EU law v FA Premier League: a further thought

by Carl Gardner on October 4, 2011

Since my previous post, I’ve read one or two suggestions on the web and Twitter that Karen Murphy didn’t actually win against the Premier League, because its copyright in its anthem etc. means she can’t show NOVA matches anyway. Dan Sabbagh on the Guardian website for instance writes:

Unfortunately, the court held that pubs – who are in effect trying to profit from getting cheaper foreign decoder cards – can’t benefit. That’s because she was breaching the copyright of the Premier League, not by showing live coverage of the football match itself, but by broadcasting the Premier League’s logo or anthem without permission.

I think he goes too far here, though: the ECJ said only that Karen Murphy was communicating material to the public for the purposes of the Copyright Directive. It did not say that by doing so she actually breached anyone’s copyright, or could be prevented from showing matches.

I explained in my previous post that I doubt intellectual property rights over things like the Premier League anthem can be used to get round EU internal market rules. I say that partly because of section 31 of the Copyright, Designs and Patents Act – but mainly because I don’t think EU law is quite such an ass as that.

It’s worth reading the opinion of Advocate General Kokott in the case, which while not binding, indicates that her thinking on this is similar to mine. At paras. 229-230 she considers whether free movement law necessarily defeats copyright in these circumstances. Admittedly she doesn’t go quite that far:

229. A prohibition of reception would clearly be reasonable if rights existed to the whole broadcast or substantial parts which permitted an objection to be made to its communication in a pub.

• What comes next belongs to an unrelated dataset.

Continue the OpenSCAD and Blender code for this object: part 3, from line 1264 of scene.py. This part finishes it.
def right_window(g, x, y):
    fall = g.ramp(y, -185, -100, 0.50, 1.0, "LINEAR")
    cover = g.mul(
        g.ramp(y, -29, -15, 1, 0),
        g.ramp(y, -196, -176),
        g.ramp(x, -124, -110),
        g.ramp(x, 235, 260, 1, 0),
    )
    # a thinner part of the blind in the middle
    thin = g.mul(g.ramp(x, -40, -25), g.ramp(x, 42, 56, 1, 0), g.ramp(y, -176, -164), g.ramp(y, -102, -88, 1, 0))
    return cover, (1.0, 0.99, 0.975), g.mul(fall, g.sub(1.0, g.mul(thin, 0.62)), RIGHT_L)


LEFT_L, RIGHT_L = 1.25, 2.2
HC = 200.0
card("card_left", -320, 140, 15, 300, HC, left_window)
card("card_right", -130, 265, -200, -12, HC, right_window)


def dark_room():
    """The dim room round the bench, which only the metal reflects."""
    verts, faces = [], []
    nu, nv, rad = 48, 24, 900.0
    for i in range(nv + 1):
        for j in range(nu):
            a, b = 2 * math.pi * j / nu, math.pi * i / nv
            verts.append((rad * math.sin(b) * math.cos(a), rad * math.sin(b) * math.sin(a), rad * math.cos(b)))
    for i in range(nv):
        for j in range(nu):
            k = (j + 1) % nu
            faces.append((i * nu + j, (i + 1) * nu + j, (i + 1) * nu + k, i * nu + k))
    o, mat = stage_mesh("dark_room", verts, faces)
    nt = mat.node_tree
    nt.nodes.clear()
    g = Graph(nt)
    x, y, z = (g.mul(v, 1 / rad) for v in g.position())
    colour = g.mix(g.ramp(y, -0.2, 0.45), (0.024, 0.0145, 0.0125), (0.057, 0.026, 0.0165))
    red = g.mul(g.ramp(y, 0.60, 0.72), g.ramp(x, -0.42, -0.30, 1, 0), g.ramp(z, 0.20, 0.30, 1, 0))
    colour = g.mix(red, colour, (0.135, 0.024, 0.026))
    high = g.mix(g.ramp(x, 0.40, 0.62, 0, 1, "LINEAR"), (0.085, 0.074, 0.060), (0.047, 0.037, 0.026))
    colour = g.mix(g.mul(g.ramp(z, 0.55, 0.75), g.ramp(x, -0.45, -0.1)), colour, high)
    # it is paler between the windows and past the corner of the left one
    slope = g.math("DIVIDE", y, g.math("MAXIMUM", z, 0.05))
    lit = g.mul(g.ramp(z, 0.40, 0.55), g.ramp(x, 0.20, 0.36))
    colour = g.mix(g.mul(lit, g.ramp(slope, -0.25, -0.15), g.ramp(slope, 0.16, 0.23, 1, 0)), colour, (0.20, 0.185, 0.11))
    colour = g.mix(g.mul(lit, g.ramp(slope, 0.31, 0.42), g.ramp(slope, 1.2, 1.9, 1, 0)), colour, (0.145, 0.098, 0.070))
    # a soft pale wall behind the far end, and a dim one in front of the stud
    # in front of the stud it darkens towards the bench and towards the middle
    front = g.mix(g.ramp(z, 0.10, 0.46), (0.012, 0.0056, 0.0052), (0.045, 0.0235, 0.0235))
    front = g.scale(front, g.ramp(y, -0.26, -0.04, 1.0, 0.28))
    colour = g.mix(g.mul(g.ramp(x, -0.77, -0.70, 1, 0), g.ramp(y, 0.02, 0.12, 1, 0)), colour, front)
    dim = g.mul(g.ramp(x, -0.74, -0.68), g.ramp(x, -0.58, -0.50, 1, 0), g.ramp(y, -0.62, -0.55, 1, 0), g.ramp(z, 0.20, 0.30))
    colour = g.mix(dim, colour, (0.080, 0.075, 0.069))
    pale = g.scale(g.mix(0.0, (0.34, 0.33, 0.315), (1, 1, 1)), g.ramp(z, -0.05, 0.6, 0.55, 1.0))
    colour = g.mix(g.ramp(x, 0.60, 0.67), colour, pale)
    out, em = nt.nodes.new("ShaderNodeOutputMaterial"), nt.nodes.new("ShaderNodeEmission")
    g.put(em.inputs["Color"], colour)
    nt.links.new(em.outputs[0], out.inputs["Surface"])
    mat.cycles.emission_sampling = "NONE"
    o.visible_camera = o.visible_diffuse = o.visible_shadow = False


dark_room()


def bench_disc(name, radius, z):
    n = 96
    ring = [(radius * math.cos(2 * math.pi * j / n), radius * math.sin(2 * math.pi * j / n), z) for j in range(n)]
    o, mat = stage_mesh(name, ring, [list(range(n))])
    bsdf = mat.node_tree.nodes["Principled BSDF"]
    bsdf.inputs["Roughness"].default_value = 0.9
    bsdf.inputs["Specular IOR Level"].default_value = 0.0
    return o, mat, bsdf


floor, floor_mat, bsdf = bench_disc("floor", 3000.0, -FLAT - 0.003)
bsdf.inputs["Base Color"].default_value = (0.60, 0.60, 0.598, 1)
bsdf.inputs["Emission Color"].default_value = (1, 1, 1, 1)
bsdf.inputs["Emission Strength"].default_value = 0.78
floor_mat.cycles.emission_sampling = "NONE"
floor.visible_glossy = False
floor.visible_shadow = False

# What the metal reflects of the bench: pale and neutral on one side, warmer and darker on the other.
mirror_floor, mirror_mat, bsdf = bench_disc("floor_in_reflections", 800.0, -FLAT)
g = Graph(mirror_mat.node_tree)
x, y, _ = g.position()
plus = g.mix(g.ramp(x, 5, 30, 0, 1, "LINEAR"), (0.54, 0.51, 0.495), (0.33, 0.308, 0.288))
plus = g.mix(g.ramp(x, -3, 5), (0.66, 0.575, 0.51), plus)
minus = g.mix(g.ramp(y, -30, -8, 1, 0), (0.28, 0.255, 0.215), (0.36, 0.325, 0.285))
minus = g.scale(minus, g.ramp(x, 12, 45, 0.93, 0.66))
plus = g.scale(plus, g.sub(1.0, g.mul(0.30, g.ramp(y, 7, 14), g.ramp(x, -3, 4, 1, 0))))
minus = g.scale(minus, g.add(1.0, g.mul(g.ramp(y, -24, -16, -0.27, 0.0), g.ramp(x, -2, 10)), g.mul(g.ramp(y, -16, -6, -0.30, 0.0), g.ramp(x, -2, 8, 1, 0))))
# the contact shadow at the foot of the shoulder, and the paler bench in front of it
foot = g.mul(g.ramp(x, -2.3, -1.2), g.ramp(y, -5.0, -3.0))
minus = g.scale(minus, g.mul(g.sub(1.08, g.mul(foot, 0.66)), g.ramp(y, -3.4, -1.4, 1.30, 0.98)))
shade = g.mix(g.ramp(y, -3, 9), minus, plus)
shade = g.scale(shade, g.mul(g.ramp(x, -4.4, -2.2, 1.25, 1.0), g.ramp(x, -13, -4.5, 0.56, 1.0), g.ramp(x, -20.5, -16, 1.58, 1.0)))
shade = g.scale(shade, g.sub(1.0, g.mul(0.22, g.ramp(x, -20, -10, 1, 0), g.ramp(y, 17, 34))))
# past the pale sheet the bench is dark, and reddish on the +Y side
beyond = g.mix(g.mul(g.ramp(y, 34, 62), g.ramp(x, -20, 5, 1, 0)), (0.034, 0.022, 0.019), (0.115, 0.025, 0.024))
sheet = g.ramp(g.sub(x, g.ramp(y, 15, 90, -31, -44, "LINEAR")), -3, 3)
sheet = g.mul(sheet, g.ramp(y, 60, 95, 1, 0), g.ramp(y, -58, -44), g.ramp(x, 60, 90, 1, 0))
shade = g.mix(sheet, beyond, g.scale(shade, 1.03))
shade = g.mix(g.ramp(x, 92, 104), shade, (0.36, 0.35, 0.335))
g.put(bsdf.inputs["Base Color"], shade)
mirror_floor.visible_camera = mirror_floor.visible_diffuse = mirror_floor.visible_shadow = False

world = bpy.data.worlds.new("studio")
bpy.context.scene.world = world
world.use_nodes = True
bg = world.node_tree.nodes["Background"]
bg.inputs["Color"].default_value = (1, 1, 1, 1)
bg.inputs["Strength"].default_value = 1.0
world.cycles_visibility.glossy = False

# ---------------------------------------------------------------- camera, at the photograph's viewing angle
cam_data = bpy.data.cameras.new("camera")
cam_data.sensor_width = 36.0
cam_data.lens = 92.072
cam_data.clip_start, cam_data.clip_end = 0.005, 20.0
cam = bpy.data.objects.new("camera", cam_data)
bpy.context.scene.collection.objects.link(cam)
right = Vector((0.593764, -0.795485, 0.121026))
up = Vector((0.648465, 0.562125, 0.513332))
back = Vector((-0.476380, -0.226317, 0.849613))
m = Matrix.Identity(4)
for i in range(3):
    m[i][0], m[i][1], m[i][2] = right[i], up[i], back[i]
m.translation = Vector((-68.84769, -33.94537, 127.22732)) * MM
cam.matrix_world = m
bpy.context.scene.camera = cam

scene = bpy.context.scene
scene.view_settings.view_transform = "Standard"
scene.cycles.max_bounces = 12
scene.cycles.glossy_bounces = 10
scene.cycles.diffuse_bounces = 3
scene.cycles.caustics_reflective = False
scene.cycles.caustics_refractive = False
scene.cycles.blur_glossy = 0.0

230. If, on the other hand, secondary elements are involved, the economic value of which represents only a very small portion of the value of the broadcast as a whole and which are only of very low importance or are even without importance for viewers, it would be disproportionate to prohibit the reception of the broadcast as a whole for their protection. This does not rule out ensuring an adequate remuneration in some other way. A flat-rate levy paid to a collecting society by publicans .. might be imagined ..

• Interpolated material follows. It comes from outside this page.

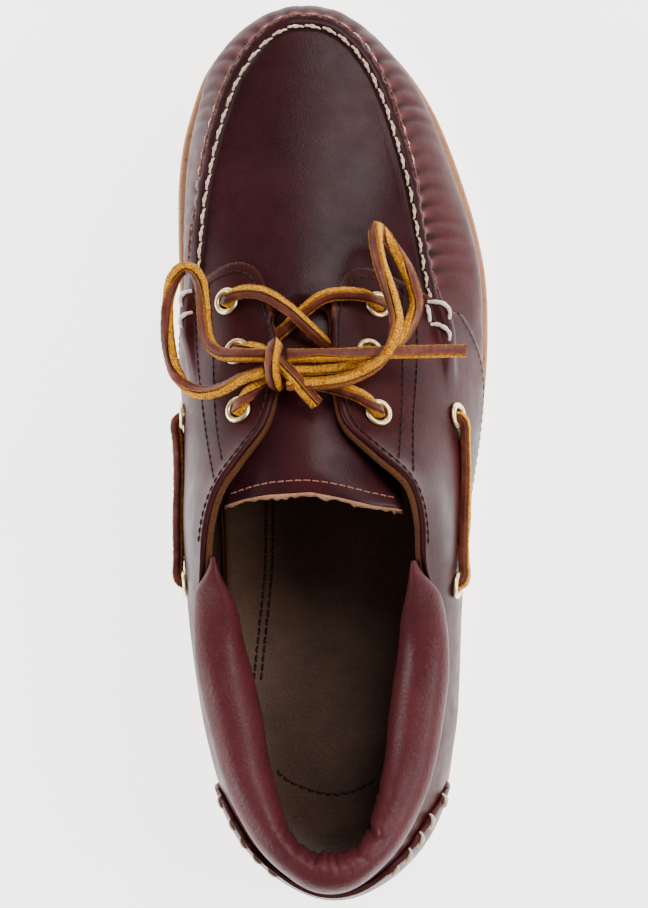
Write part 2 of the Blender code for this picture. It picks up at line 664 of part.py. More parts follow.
def tongue(base):
    """It lies against the inside of the upper, and arches over the foot where the throat is open."""
    tree = tree_of(base)
    depth = WALL + GAP + 1.0
    tops, bottoms = [], []
    for y, left, right, crest in TONGUE[1:]:
        known, heights = [], []
        for x in np.arange(left - 8, right + 8, 1.0):
            place, normal = hit(tree, (x, y, 200), (0, 0, -1))
            if place is not None and place.z > 60:
                known.append(x)
                heights.append(place.z - depth / max(normal.z, 0.3))
        xs = np.linspace(left, right, TONGUE_ACROSS + 1)
        z = np.interp(xs, known, heights)
        gap = int(np.argmax(np.diff(known)))
        if known[gap + 1] - known[gap] > 2:
            start, end = known[gap] + 2, known[gap + 1] - 2
            low = np.mean(heights[gap : gap + 2])
            across = np.clip((xs - start) / (end - start), 0, 1)
            z += (crest - low) * 4 * across * (1 - across)
        tops.append(np.column_stack([xs, np.full(len(xs), y), z]))
        bottoms.append(tops[-1] - (0, 0, TONGUE_THICK))
    sections = [[*a, *b[::-1]] for a, b in zip(tops, bottoms)]
    return swept("tongue", sections, OXBLOOD)


def tube(name, path, radius, finish, sides=8):
    """A mesh tube with its ring centres at a path's points."""
    path = np.array(path, float)
    sections = []
    for place, run in zip(path, np.gradient(path, axis=0)):
        turn_to = Vector(run).normalized().to_track_quat("Z", "Y")
        section = []
        for side in range(sides):
            angle = 2 * math.pi * side / sides
            spoke = Vector((radius * math.cos(angle), radius * math.sin(angle), 0))
            section.append(place + np.array(turn_to @ spoke))
        sections.append(section)
    return swept(name, sections, finish)


def threaded(route):
    """Points every two to three diameters on a smooth curve through a route."""
    route = np.array(route, float)
    run = np.append(0, np.cumsum(np.linalg.norm(np.diff(route, axis=0), axis=1)))
    at = np.linspace(0, run[-1], max(3, round(run[-1] / (2.6 * LACE)) + 1))
    return np.column_stack([smooth(run, route[:, axis], at) for axis in range(3)])


def joined(name, routes):
    """Stretches of lace that meet, as one solid."""
    piece = tube(name, threaded(routes[0]), LACE / 2, RAWHIDE)
    for number, route in enumerate(routes[1:], 1):
        cut(piece, tube(f"{name}_{number}", threaded(route), LACE / 2 + 0.02 * number, None), "UNION")


def free_cord(name, route):
    """A free stretch of lace: a round tube with filled ends."""
    path = threaded(route)
    line = bpy.data.curves.new(name, "CURVE")
    line.dimensions = "3D"
    line.bevel_depth = LACE / 2 * MM
    line.bevel_resolution = 2
    line.use_fill_caps = True
    strand = line.splines.new("POLY")
    strand.points.add(len(path) - 1)
    for point, place in zip(strand.points, path):
        point.co = (*(place * MM), 1)
    made = bpy.data.objects.new(name, line)
    bpy.context.collection.objects.link(made)
    line.materials.append(coloured(*RAWHIDE))
    return made


def knot():
    middle, size = KNOT
    shape = bmesh.new()
    bmesh.ops.create_cube(shape, size=1)
    bmesh.ops.scale(shape, vec=np.array(size) * MM, verts=shape.verts)
    bmesh.ops.bevel(shape, geom=shape.edges, offset=1.8 * MM, segments=2, profile=0.5, affect="EDGES")
    bmesh.ops.translate(shape, vec=np.array(middle) * MM, verts=shape.verts)
    mesh = bpy.data.meshes.new("lace_knot")
    shape.to_mesh(mesh)
    shape.free()
    return placed("lace_knot", mesh, RAWHIDE)


def eyelet(name, place, normal):
    """A brass ring with its barrel through the leather, and the hole's cutter."""
    stand = normal.to_track_quat("Z", "Y")
    rings = []
    for radius, height in EYELET[1:]:
        ring = []
        for side in range(EYELET_SIDES):
            angle = 2 * math.pi * side / EYELET_SIDES
            spoke = Vector((radius * math.cos(angle), radius * math.sin(angle), height))
            ring.append(np.array(place + stand @ spoke))
        rings.append(ring)
    ringed(name, rings, BRASS, returns=len(rings))
    bar = [place + normal * height for height in (-6, 0, 5)]
    return tube("hole_of_" + name, bar, HOLE, None, sides=EYELET_SIDES)


def eyelets(dressed):
    """Every eyelet, and its hole's cutter with the side of the shoe that it is on."""
    holes = []
    for name, x, y in LACE_EYELETS[1:]:
        place, normal = hit(dressed, (x, y, 200), (0, 0, -1))
        holes.append((name.split("_")[1], eyelet(name, place, normal)))
    for side, sign in (("lateral", 1), ("medial", -1)):
        for end, y, z in SIDE_EYELETS[1:]:
            place, normal = hit(dressed, (90 * sign, y, z), (-sign, 0, 0))
            holes.append((side, eyelet(f"eyelet_{side}_{end}", place, normal)))
    return holes


def side_lace(side, sign, dressed):
    """It comes out of one side eyelet, runs along the quarter and goes in at the other."""
    (_, y0, z0), (_, y1, z1) = SIDE_EYELETS[1:]
    length = math.hypot(y1 - y0, z1 - z0)
    stops = [(along_mm / length, out) for along_mm, out in SIDE_LACE[1:]]
    stops += [(1 - share, out) for share, out in reversed(stops)]
    path = []
    for share, out in stops:
        level = (90 * sign, y0 + (y1 - y0) * share, z0 + (z1 - z0) * share)
        place, normal = hit(dressed, level, (-sign, 0, 0))
        path.append(place + normal * out)
    tube("lace_side_" + side, path, SIDE_LACE_THICK / 2, RAWHIDE, sides=6)


def scene_cleared():
    for old in list(bpy.data.objects):
        bpy.data.objects.remove(old, do_unlink=True)


def build():
    scene_cleared()
    base, seam, normal = upper_surface(turns())
    dressed = tree_of(seam + normal * (GAP + OVERLAY))
    outsole()
    insole(base)
    shoe = upper(base, seam, normal)
    quarters = {side: quarter(side, seam, normal) for side in ("lateral", "medial")}
    heel_counter(seam, normal)
    collar(base, normal)
    tongue(base)
    for side, hole in eyelets(dressed):
        cut(shoe, hole, "DIFFERENCE")
        cut(quarters[side], hole, "DIFFERENCE")
    joined("lace_crossing", (CROSSING_OVER, CROSSING_UNDER))
    joined("lace_bars", BARS)
    side_lace("lateral", 1, dressed)
    side_lace("medial", -1, dressed)
    knot()
    free_cord("lace_loop_medial", LOOP_MEDIAL)
    free_cord("lace_loop_lateral", LOOP_LATERAL)
    free_cord("lace_end_long", END_LONG)
    free_cord("lace_end_short", END_SHORT)


build()
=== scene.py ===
# %% [markdown]
# # A right boat shoe
# A boat shoe is a moccasin: one piece of leather comes up round the foot from below, and a flat
# plug, the apron, is sewn to it on top by hand. Quarters of the same leather are laid over its
# back half, and a rawhide lace holds it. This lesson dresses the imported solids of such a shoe.
# First it loads them. They give the size that the finished shoe has to keep.

import math

import bmesh
import bpy
import numpy as np
from mathutils import Matrix, Vector
from mathutils.bvhtree import BVHTree


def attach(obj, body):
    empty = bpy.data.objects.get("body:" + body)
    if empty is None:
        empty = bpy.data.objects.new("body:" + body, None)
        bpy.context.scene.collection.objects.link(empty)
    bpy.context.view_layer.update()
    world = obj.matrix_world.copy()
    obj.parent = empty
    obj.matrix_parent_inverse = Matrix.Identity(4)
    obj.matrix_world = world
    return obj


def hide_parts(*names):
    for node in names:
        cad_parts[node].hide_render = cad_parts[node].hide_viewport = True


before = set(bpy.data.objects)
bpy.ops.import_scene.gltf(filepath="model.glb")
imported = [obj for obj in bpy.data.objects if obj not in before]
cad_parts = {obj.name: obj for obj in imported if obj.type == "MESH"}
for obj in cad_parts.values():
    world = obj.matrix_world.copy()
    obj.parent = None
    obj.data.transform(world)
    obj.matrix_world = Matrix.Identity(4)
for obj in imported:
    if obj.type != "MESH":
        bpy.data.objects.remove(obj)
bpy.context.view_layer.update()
bpy.ops.object.select_all(action="DESELECT")
MM = 0.001  # the tables below are in millimetres
print("solids:", len(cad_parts))

# %% [markdown]
# ## Camera, floor and light
# A shoe for sale is often shown from straight above, toe up, on white. A long lens keeps its sides
# from spreading. The table is a lit white sheet, whose reflection gives the walls pale edges. The
# room is dimmer overhead than at the sides, which keeps the top of waxed leather dark.

# %% Camera, floor and light
camera = bpy.data.objects.new("camera", bpy.data.cameras.new("camera"))
bpy.context.scene.collection.objects.link(camera)
camera.location = (-0.0029, 0, 1.15)  # metres, straight above the middle of the shoe
camera.data.sensor_width = 36
camera.data.lens = 141.3
bpy.context.scene.camera = camera

bpy.ops.mesh.primitive_plane_add(size=8, location=(0, 0, -0.1 * MM))
floor = bpy.context.object
floor.name = "floor"
lit_sheet = bpy.data.materials.new("lit_white_sheet")
lit_sheet.use_nodes = True
sheet = lit_sheet.node_tree.nodes["Principled BSDF"].inputs
sheet["Base Color"].default_value = (0.93, 0.93, 0.93, 1)
sheet["Roughness"].default_value = 0.9
sheet["Specular IOR Level"].default_value = 0.1
sheet["Emission Color"].default_value = (1, 1, 1, 1)
sheet["Emission Strength"].default_value = 3.0
floor.data.materials.append(lit_sheet)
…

What she says offers very little support, though, to the view that pubs can’t show matches using foreign decoders at all. We are surely not dealing here with copyright over the whole broadcast, but only of secondary elements, without importance for viewers.

I’m not sure even AG Kokott’s analysis gets to the bottom of it, though. I wonder in what sense Karen Murphy (say) could be said to breach copyright at all, if a publican using Sky to broadcast matches does not. You might say, ah, well, but the “Sky pub” has been granted implied permission to show broadcast material. Fine. But if that’s right, then a “NOVA bar” in Greece has been granted exactly the same implied permission – and so has Karen Murphy. The entire thrust of the ECJ’s ruling is that she’s just as legitimate a user of Premier League matches as they are.

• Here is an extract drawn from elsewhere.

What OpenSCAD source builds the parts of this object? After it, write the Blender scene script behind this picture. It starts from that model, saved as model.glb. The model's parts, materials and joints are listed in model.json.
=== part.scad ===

On what basis could Karen Murphy be treated less favourably than a NOVA bar in Greece or a Sky pub in England, and be threatened with a copyright action if they’re not? Only on the basis that she happens to be based in the UK, not Greece; or that she happens to be using a Greek broadcaster, not a British one. Either approach again runs straight into internal market law, and the fact that by treating her differently on either basis, the Premier League would be attempting to partition the market, and either discriminate on grounds of nationality, or restrict free movement of services or freedom of establishment, depending on how you look at it. It would surely be difficult to justify such a discriminatory copyright enforcement policy as proportionate.

That’s why I doubt the Premier League can succeed in maintaining a nationally partitioned market by copyright enforcement alone.

{ 2 comments… read them below or add one }

1 Michael October 4, 2011 at 17:26

I think the reality is that the two-tier system presently in place in respect of the UK (private individuals v public transmission) will be extended across Europe. A

t the heart of the issue is the fairly reasonable proposition that public transmission of rights for commercial purposes should attract a higher fee than permitting private individuals to view directly.

BSkyB cannot prevent this by restricting the movement of receivers etc across the market or asserting copyright law, but surely it is permissible in the terms of their agreement with national broadcasters to restrict the types of users across Europe that can use a particular package (going back to the private v commercial distinction).

2 Master Steve Hamilton October 4, 2011 at 20:45

You all need to take a wider look at Canal + and how it was done over (Their lawsuit against Murdoch / Sky in the USA [I have all the papers] was ‘reversed over’ – and bought off) re its encryption codes being surreptitiously dumped onto the net by some Canadian “HACKER” [At arms length mind] IT APPEARED.

There is an issue surrounding Karen Murphy’s case – which strikes me as strange – because of the lack of legals – mentioning … TORT LAW / CONTRACT LAW …. Ho Hum but what would I know about Murdoch his son James and COMPUTER & DIGITAL HACKING RE ENCRYPTION ETC?